- Work to complete: Give back, unchanged, the line with "make_upper(root, leather)", the line with "record = json.load(file)", and every line between them, and no other line.

__________

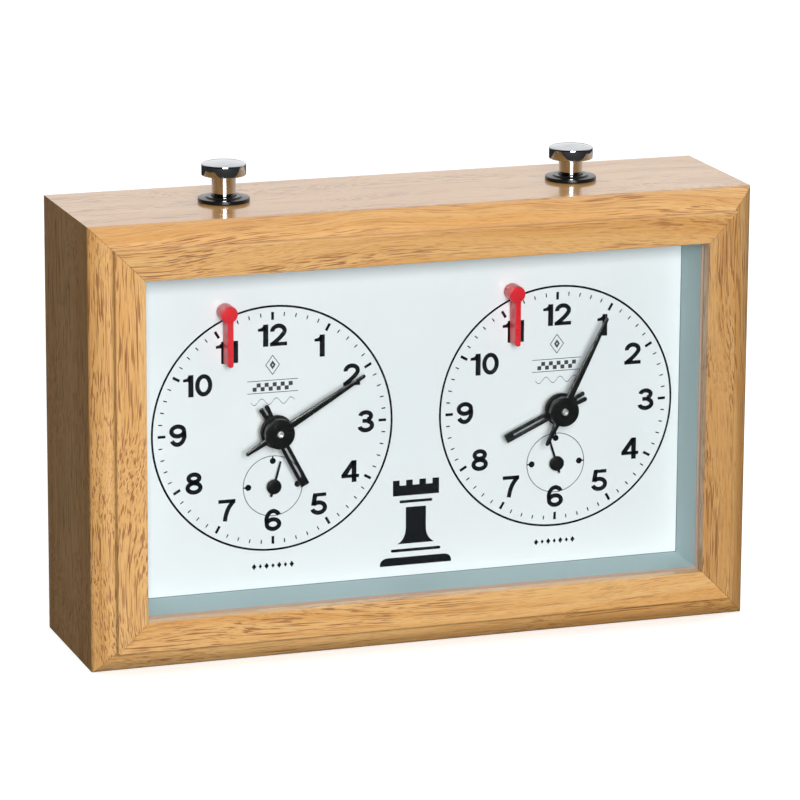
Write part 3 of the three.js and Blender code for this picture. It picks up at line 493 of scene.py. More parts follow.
def board_profile():
    """Cross-section of a board as (depth Y, inset): a rounded arris, an ogee, a small step and a flat band.

    Each flat has a point just beside its ends, so that it is shaded flat.
    """
    edge = CASE_FRONT + OUTER_EDGE
    beside = 0.12

    def front(inset, rise):
        return (edge - rise, inset)

    points = [(CASE_BACK, 0.5)]
    points += quadratic((CASE_BACK, 0.5), (CASE_BACK, 0.0), (CASE_BACK - 0.5, 0.0), 4)
    points += [(CASE_BACK - 0.5 - beside, 0.0), (0.0, 0.0), front(0, -1.5 - beside), front(0, -1.5)]
    points += quadratic(front(0, -1.5), front(0, -0.62), front(1.3, 0.3), 8)
    points += quadratic(front(1.3, 0.3), front(2.9, 1.85), front(4.6, 2.4), 8)
    points += quadratic(front(4.6, 2.4), front(6.15, 2.75), front(6.3, 3.7), 8)
    points += [front(6.3, 4.95)]
    points += quadratic(front(6.3, 4.95), front(6.3, OUTER_EDGE), front(6.8, OUTER_EDGE), 6)
    points += [(CASE_FRONT, 6.8 + beside), (CASE_FRONT, BAND - 0.35 - beside), (CASE_FRONT, BAND - 0.35)]
    points += quadratic((CASE_FRONT, BAND - 0.35), (CASE_FRONT, BAND), (CASE_FRONT + 0.35, BAND), 4)
    points += [(CASE_FRONT + LIP, BAND), (CASE_FRONT + LIP, WALL), (LEDGE_Y, WALL), (LEDGE_Y, REBATE)]
    points += [(CASE_BACK, REBATE)]
    return points


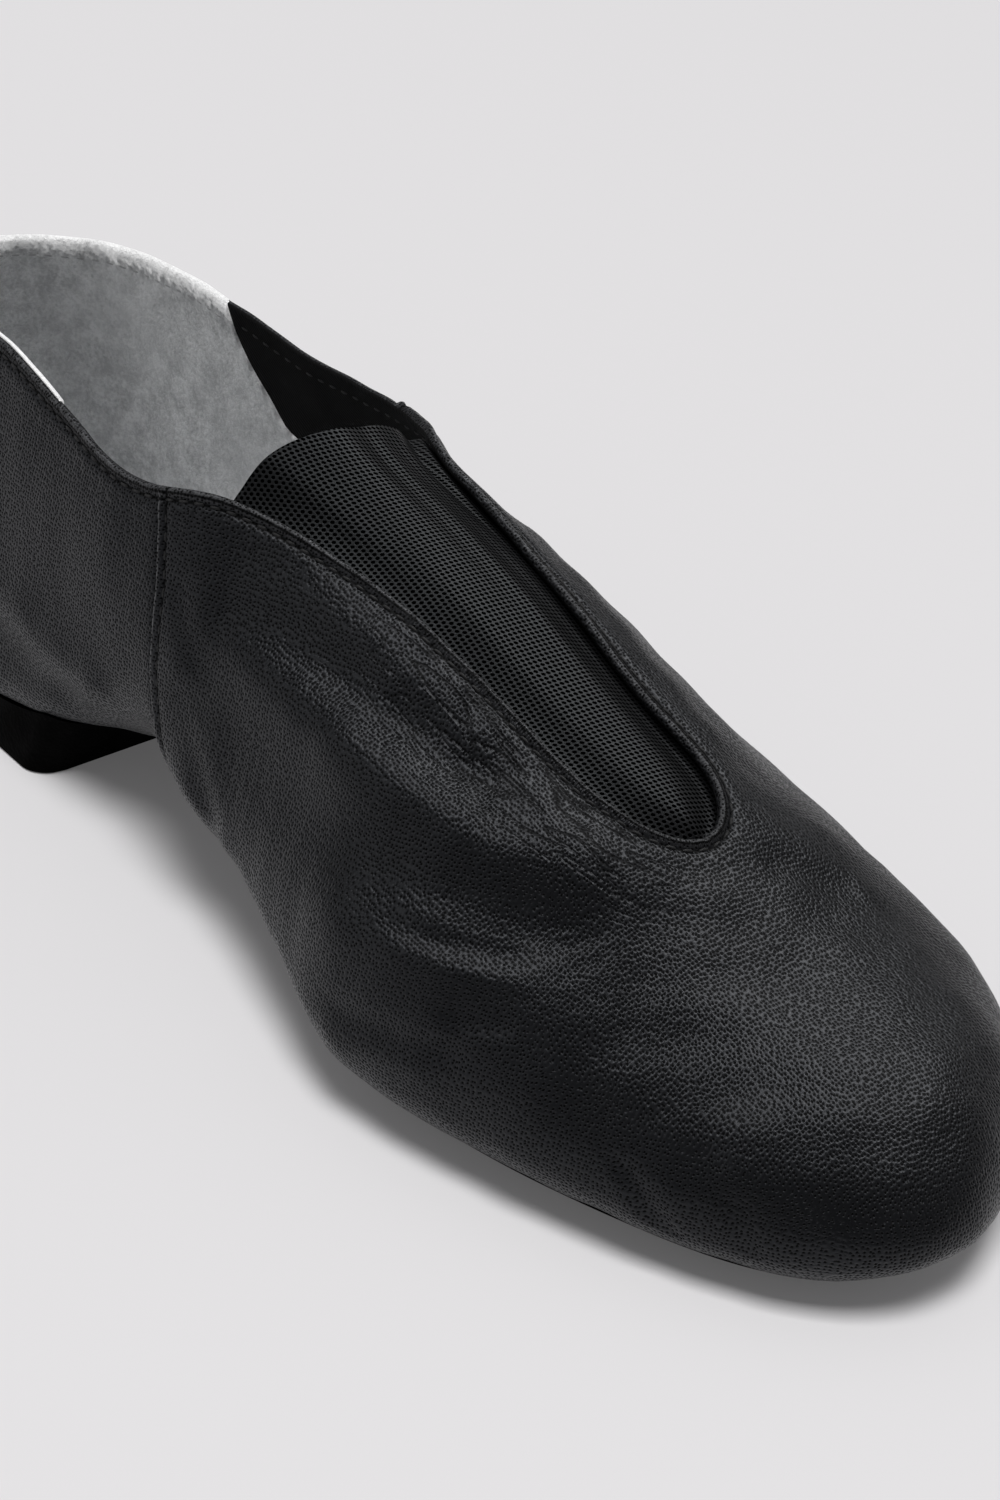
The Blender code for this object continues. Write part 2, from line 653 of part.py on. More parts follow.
def make_pad(root, finish):
    """Rubber pad under the heel, with a leaning breast and rounded lower edges."""
    stations = tips(PAD_INSET + END_CLEARANCE, PAD_FRONT, BLOCK_STATIONS)
    centre = LAST["centre"](stations)
    cut = corner(PAD_FRONT - stations, PAD_CORNER, PAD_CORNER_CUT)
    x, y = strip(stations, centre - cut * plan_half(stations, -1, PAD_INSET),
                 centre + cut * plan_half(stations, 1, PAD_INSET), BLOCK_ACROSS)
    top = np.stack([x, y, under_height(x, y)], -1)
    top += (SEAT_GAP + FACET_SLACK) * normals(top, closed=False)
    lean = BREAST_LEAN * smoothstep((x - HEEL_CENTRE) / (PAD_FRONT - HEEL_CENTRE))
    middle = LAST["centre"](HEEL_CENTRE)

    def lowered(inset, height):
        """Outline of the pad at a lower height, moved in all round."""
        share = 1 - inset / (HEEL_WIDTH / 2)
        low_x = HEEL_CENTRE + (x - lean - HEEL_CENTRE) * share
        return np.stack([low_x, middle + (y - middle) * share, np.full_like(x, height)], -1)

    bottom = lowered(PAD_TAPER + EDGE_ROUND, 0.0)
    skirt = edge_points(lowered(PAD_TAPER, EDGE_ROUND))
    plate("heel_pad", top, bottom, [skirt], np.zeros(3), root, finish)


def clear_scene():
    """Take out every object that the file already holds."""
    for old in list(bpy.data.objects):
        bpy.data.objects.remove(old, do_unlink=True)


def main():
    clear_scene()
    root = bpy.data.objects.new("jazz_shoe", None)
    bpy.context.collection.objects.link(root)
    leather = material("black_leather", (0.012, 0.012, 0.013), 0.42)
    knit = material("black_elastic_knit", (0.010, 0.010, 0.010), 0.80)
    lining = material("grey_suede_insole", (0.22, 0.22, 0.23), 0.95)
    rubber = material("black_rubber", (0.006, 0.006, 0.006), 0.65)
    make_upper(root, leather)
    make_gore(root, knit)
    make_insole(root, lining)
    make_sole(root, rubber)
    make_pad(root, rubber)


main()
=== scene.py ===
# %% [markdown]
# # A slip-on jazz shoe for the right foot
# The shoe is a soft black leather upper with an elastic gore in its throat, a grey suede heel lining,
# a rubber pad under the heel and a separate sole patch under the ball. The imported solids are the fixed
# frame. Each of them is dressed here by a finer piece that follows the same last, the wooden form that
# a shoe is pulled over.

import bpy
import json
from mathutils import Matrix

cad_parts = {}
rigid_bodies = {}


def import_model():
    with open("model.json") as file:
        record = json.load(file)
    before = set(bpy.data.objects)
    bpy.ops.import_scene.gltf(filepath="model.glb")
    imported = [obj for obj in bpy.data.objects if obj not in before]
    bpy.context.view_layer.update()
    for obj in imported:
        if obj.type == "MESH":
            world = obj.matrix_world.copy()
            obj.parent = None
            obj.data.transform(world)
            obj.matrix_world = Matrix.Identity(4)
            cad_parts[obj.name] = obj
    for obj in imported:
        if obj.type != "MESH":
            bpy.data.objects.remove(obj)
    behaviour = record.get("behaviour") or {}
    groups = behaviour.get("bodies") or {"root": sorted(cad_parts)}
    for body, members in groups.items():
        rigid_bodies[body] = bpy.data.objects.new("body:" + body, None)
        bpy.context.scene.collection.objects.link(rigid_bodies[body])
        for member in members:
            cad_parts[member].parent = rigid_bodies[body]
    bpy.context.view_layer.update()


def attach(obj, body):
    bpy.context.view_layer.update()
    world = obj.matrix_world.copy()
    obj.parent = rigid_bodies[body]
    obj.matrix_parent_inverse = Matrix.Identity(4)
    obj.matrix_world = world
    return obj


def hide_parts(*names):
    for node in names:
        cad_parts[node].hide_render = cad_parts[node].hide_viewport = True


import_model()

import json
import math
from collections import namedtuple

import bpy
import numpy as np
from mathutils import Matrix, Vector

MM = 0.001

# %% [markdown]
# ## The camera
# A product photographer stood in front of the outer side and looked down at the shoe with a long lens.
# A camera could be aimed with a constraint, but three turns, for the direction, the height and a small
# roll, put it in place exactly. The lens is long, so the shoe is hardly foreshortened.

# %% Camera at the photograph's viewing angle
CAMERA_PLACE = (0.5278, -0.4231, 0.4160)
CAMERA_AZIMUTH = 44.70
CAMERA_ELEVATION = 32.27
CAMERA_ROLL = 7.72
SENSOR = 36.0
LENS = 113.4


def turned(degrees, axis):
    """Turn about one axis."""
    return Matrix.Rotation(math.radians(degrees), 4, axis)


lens = bpy.data.cameras.new("camera")
lens.sensor_width = SENSOR
lens.lens = LENS
lens.clip_start = 0.05
camera = bpy.data.objects.new("camera", lens)
camera.matrix_world = (Matrix.Translation(CAMERA_PLACE) @ turned(CAMERA_AZIMUTH, "Z")
                       @ turned(90 - CAMERA_ELEVATION, "X") @ turned(CAMERA_ROLL, "Z"))
bpy.context.scene.collection.objects.link(camera)
bpy.context.scene.camera = camera
print("camera:", CAMERA_PLACE, "lens", LENS)

# %% [markdown]
# ## The last
# A shoemaker works from a last: a form with the shoe's length, its ball and heel widths, its instep and
# its collar height. A sculpted mesh could stand for it, but a form that is worked out from a few sizes
# and short tables lets every piece, from the leather to the smallest stitch, find its place on the same
# surface. These are the sizes of the solids, so the leather lies where they are. Side -1 is the outer
# one and side 1 the inner one.

# %% Sizes of the shoe
SHOE_LENGTH = 246 * MM
BALL_WIDTH = 87 * MM
HEEL_WIDTH = 56 * MM
INSTEP_HEIGHT = 72 * MM
COLLAR_HEIGHT = 65 * MM
TOE_HEIGHT = 25 * MM
HEEL_THICKNESS = 8 * MM
SOLE_THICKNESS = 2.4 * MM
ARCH_RISE = 10.8 * MM
TOE_SPRING = 4 * MM
HEEL_CENTRE = 0.1463 * SHOE_LENGTH
SEAT_GAP = 0.5 * MM
UPPER_WALL = 1.15 * MM
LASTING_MARGIN = 17 * MM
THROAT_END = 0.746 * SHOE_LENGTH
THROAT_ROUND = 14 * MM
print("shoe, mm:", round(SHOE_LENGTH / MM), "long,", round(BALL_WIDTH / MM), "wide at the ball")


# %% Half widths of the last, as shares of the width that each row follows
def table(columns, *rows):
    """Rows whose columns have names."""
    Row = namedtuple("Row", columns)
    return [Row(*row) for row in rows]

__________

- Result for this task:
    make_upper(root, leather)
    make_gore(root, knit)
    make_insole(root, lining)
    make_sole(root, rubber)
    make_pad(root, rubber)


main()
=== scene.py ===
# %% [markdown]
# # A slip-on jazz shoe for the right foot
# The shoe is a soft black leather upper with an elastic gore in its throat, a grey suede heel lining,
# a rubber pad under the heel and a separate sole patch under the ball. The imported solids are the fixed
# frame. Each of them is dressed here by a finer piece that follows the same last, the wooden form that
# a shoe is pulled over.

import bpy
import json
from mathutils import Matrix

cad_parts = {}
rigid_bodies = {}


def import_model():
    with open("model.json") as file:
        record = json.load(file)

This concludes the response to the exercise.